- **Instruction**
Only the lines from the start of the data through the one containing "as closed solids." belong in your answer; return them exactly.

::: Source data :::

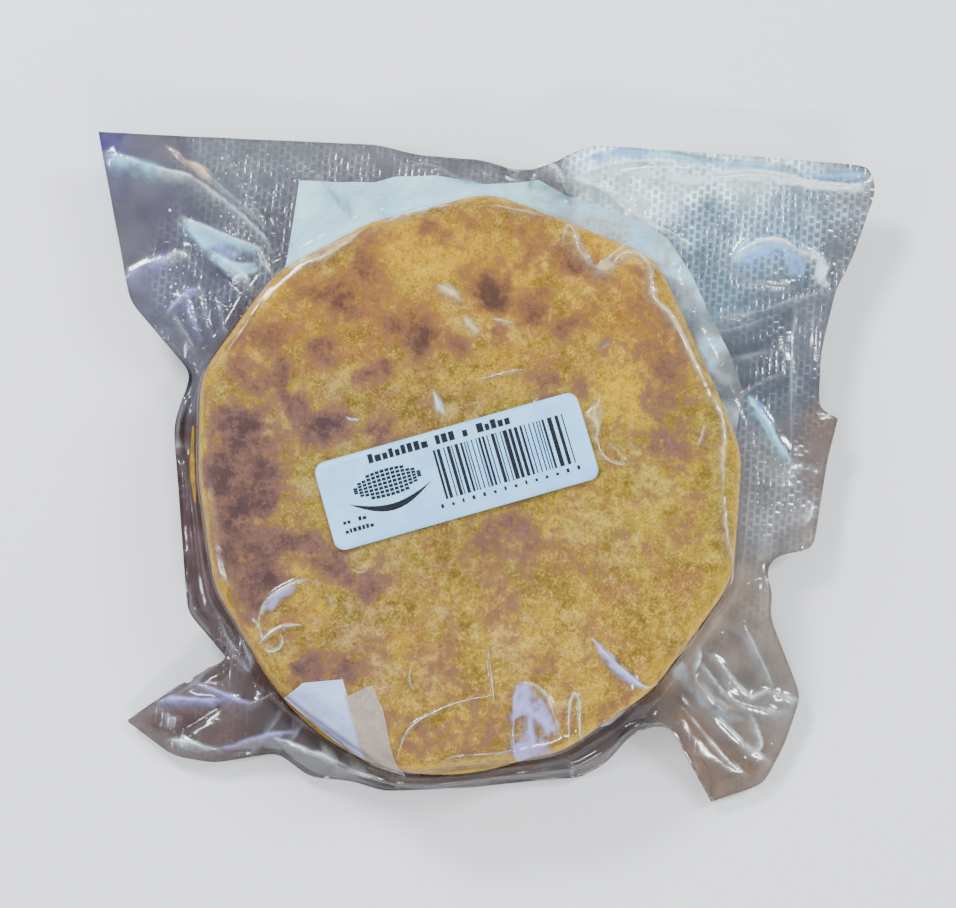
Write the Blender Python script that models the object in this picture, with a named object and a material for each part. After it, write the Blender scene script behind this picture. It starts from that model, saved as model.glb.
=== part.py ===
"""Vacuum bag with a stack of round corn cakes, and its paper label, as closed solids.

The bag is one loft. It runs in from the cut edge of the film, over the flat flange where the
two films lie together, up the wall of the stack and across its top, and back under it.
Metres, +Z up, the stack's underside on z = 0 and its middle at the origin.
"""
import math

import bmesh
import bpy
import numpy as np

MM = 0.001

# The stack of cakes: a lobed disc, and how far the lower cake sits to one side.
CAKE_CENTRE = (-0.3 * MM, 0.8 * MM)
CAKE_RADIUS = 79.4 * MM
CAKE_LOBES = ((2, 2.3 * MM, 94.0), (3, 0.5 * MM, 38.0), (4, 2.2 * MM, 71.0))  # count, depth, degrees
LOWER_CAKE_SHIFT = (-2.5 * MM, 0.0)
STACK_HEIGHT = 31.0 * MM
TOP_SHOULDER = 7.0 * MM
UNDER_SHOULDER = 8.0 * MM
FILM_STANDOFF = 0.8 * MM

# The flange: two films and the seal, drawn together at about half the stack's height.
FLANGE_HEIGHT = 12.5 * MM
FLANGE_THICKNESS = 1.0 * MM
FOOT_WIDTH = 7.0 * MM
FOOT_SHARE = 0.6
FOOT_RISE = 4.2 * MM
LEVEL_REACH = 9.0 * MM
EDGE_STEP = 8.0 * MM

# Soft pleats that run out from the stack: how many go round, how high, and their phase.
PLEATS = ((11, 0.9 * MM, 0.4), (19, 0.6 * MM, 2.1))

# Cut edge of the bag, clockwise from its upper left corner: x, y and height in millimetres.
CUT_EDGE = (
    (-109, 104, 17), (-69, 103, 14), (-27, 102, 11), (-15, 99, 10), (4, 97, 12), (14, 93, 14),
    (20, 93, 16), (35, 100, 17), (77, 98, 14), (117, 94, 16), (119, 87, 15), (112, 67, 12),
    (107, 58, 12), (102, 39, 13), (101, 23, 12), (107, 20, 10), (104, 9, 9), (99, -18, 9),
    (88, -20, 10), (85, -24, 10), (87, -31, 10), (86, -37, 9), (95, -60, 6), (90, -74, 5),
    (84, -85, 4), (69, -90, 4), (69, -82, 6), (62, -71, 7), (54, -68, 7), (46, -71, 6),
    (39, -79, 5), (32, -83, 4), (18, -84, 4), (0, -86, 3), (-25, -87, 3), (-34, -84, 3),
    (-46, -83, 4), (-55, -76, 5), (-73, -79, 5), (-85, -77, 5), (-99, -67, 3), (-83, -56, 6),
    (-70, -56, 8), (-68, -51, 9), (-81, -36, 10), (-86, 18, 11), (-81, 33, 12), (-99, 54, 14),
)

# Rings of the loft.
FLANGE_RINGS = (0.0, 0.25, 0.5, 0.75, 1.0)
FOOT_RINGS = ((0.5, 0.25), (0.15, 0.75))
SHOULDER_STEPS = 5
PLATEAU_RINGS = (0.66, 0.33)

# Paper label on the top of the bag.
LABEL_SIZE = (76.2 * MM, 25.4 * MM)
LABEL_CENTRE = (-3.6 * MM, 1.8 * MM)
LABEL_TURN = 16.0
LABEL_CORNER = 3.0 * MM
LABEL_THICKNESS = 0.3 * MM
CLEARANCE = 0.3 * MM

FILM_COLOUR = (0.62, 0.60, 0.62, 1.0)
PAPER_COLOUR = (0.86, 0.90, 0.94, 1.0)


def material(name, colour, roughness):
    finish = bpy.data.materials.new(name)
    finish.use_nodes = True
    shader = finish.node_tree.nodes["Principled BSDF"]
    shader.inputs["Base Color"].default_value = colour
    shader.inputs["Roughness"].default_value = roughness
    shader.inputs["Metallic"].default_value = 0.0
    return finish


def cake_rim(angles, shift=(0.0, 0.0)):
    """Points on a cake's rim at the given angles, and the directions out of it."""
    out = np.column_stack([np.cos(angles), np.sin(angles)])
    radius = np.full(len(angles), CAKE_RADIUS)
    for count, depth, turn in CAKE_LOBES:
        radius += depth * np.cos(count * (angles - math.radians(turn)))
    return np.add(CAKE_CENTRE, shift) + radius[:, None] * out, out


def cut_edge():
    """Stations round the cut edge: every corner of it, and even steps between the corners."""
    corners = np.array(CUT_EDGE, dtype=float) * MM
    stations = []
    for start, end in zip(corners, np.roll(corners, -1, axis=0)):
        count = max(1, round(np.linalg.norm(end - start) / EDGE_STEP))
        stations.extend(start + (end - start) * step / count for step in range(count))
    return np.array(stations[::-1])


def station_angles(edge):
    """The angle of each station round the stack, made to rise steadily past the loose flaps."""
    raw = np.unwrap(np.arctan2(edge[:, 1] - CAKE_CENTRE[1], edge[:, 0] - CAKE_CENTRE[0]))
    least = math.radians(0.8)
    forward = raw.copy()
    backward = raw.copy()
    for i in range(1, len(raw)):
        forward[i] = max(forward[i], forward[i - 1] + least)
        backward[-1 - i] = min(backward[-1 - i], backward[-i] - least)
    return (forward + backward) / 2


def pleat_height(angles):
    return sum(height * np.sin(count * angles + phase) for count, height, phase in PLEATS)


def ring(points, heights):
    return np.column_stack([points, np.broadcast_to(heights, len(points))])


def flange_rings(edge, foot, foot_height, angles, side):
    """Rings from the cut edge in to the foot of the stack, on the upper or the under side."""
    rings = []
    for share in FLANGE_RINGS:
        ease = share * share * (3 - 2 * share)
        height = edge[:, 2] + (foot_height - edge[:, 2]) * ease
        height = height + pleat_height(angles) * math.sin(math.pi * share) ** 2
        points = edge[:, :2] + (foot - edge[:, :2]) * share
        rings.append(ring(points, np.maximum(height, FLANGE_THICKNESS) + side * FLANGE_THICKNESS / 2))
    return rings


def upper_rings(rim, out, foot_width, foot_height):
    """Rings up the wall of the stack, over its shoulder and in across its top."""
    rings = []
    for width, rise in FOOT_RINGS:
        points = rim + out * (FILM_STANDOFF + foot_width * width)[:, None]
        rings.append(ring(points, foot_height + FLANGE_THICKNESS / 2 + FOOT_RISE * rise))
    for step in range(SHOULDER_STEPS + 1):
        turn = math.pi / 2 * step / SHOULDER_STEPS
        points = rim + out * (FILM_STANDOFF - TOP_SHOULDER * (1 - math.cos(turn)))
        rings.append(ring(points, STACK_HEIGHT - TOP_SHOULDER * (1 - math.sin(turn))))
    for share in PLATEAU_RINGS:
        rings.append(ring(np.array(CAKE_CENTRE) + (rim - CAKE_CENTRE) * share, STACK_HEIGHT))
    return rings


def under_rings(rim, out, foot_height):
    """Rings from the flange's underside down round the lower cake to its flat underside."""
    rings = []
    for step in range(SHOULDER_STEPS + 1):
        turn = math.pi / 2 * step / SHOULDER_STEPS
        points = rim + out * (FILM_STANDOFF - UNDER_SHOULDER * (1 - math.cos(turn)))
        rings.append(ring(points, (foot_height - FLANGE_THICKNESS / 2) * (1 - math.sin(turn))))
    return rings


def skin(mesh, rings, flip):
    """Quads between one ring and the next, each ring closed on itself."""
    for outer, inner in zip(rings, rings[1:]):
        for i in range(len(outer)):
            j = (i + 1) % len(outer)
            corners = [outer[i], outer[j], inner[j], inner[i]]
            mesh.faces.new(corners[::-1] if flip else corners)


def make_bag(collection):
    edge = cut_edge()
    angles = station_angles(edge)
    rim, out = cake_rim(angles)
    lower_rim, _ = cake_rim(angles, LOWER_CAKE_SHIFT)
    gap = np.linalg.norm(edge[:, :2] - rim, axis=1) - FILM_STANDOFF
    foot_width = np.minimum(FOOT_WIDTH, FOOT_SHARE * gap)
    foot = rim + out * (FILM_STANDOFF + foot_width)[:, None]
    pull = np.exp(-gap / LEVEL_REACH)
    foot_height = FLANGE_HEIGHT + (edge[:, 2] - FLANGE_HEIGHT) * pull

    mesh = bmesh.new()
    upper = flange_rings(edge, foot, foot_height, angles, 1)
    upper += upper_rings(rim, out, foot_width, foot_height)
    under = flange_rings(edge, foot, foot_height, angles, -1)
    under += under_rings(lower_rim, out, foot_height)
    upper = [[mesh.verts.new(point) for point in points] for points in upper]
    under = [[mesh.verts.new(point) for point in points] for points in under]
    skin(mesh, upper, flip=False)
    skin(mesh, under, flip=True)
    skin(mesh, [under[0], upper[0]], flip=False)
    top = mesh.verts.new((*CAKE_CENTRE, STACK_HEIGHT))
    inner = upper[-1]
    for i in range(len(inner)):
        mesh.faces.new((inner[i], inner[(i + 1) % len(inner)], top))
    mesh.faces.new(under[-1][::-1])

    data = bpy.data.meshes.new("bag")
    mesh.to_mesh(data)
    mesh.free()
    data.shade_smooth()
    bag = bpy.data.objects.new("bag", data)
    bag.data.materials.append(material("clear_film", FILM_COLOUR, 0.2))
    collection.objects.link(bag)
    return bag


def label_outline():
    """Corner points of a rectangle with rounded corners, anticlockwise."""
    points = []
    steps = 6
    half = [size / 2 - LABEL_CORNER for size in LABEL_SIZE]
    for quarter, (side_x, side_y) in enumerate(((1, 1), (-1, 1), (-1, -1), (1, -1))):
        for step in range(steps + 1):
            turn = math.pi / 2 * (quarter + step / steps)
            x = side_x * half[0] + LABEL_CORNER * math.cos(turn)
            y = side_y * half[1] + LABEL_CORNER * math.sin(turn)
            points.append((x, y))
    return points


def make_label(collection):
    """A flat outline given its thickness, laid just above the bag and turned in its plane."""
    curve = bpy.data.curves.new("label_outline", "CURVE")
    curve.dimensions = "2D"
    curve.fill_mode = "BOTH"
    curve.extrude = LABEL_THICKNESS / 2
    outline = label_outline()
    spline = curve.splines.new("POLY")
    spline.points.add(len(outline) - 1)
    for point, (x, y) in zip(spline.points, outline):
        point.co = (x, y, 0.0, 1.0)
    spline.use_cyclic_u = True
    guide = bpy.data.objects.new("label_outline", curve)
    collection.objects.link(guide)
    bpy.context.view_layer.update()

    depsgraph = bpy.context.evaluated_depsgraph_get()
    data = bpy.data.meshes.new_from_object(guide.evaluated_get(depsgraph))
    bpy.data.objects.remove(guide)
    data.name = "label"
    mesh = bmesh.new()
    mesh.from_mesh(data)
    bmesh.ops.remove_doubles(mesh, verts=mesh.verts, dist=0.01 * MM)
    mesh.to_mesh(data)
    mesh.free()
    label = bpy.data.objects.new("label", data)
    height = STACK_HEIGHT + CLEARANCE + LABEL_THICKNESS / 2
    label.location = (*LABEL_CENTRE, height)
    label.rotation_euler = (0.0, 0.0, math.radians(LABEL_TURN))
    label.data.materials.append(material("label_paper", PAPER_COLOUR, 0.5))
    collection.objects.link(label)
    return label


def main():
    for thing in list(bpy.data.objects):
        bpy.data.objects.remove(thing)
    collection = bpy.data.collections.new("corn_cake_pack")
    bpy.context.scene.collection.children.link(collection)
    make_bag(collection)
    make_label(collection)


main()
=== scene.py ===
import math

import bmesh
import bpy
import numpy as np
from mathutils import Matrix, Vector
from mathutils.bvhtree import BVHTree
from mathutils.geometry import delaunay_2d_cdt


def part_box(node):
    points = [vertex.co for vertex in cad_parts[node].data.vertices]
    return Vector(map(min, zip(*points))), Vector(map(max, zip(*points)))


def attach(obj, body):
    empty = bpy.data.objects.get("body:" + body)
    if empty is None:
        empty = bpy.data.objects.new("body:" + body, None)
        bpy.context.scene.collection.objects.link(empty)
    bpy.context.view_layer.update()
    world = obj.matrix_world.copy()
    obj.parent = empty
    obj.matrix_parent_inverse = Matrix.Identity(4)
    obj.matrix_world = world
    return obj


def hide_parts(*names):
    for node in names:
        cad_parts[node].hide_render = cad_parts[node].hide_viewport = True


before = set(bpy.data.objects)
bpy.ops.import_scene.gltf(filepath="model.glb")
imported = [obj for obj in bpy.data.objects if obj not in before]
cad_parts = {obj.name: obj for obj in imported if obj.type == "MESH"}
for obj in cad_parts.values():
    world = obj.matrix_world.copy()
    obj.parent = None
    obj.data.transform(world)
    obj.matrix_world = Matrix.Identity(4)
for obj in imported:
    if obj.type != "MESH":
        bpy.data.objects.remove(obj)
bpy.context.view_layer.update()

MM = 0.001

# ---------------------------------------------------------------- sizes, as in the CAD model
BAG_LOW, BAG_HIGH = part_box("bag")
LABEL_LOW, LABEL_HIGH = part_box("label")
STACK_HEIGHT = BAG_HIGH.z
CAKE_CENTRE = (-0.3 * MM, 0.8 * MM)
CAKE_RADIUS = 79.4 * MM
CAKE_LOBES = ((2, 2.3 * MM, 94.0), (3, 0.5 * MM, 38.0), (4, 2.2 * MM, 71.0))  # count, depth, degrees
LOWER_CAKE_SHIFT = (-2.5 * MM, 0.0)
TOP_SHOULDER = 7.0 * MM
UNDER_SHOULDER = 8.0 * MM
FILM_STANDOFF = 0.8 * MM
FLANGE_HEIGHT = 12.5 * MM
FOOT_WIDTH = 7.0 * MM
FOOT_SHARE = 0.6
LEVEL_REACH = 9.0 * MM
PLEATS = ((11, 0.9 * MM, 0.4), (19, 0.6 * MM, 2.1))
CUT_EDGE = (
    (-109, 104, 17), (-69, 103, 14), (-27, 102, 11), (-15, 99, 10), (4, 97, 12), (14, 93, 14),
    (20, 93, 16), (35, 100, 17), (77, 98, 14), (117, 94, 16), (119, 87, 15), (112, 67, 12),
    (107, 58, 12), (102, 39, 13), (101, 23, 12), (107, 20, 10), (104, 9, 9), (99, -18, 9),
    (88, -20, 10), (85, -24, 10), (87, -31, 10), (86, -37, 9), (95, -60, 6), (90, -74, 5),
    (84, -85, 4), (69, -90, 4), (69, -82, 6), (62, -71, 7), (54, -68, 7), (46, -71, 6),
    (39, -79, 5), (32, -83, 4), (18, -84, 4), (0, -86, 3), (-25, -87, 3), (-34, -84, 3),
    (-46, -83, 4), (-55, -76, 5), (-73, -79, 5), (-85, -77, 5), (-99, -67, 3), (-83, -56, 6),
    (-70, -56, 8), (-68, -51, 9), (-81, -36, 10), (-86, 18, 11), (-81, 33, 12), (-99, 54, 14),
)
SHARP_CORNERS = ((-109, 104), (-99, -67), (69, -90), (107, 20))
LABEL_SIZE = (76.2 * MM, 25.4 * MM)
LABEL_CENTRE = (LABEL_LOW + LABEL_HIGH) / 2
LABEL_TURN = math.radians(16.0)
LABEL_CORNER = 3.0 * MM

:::

- **Exercise response**
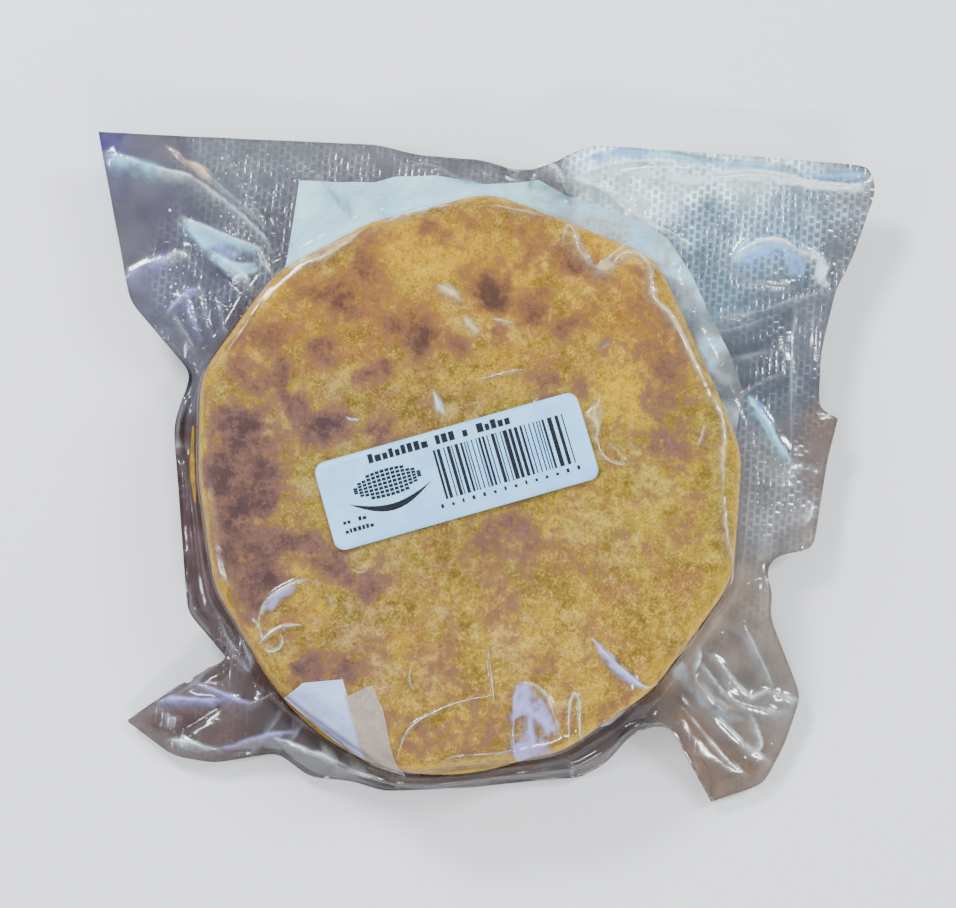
Write the Blender Python script that models the object in this picture, with a named object and a material for each part. After it, write the Blender scene script behind this picture. It starts from that model, saved as model.glb.
=== part.py ===
"""Vacuum bag with a stack of round corn cakes, and its paper label, as closed solids.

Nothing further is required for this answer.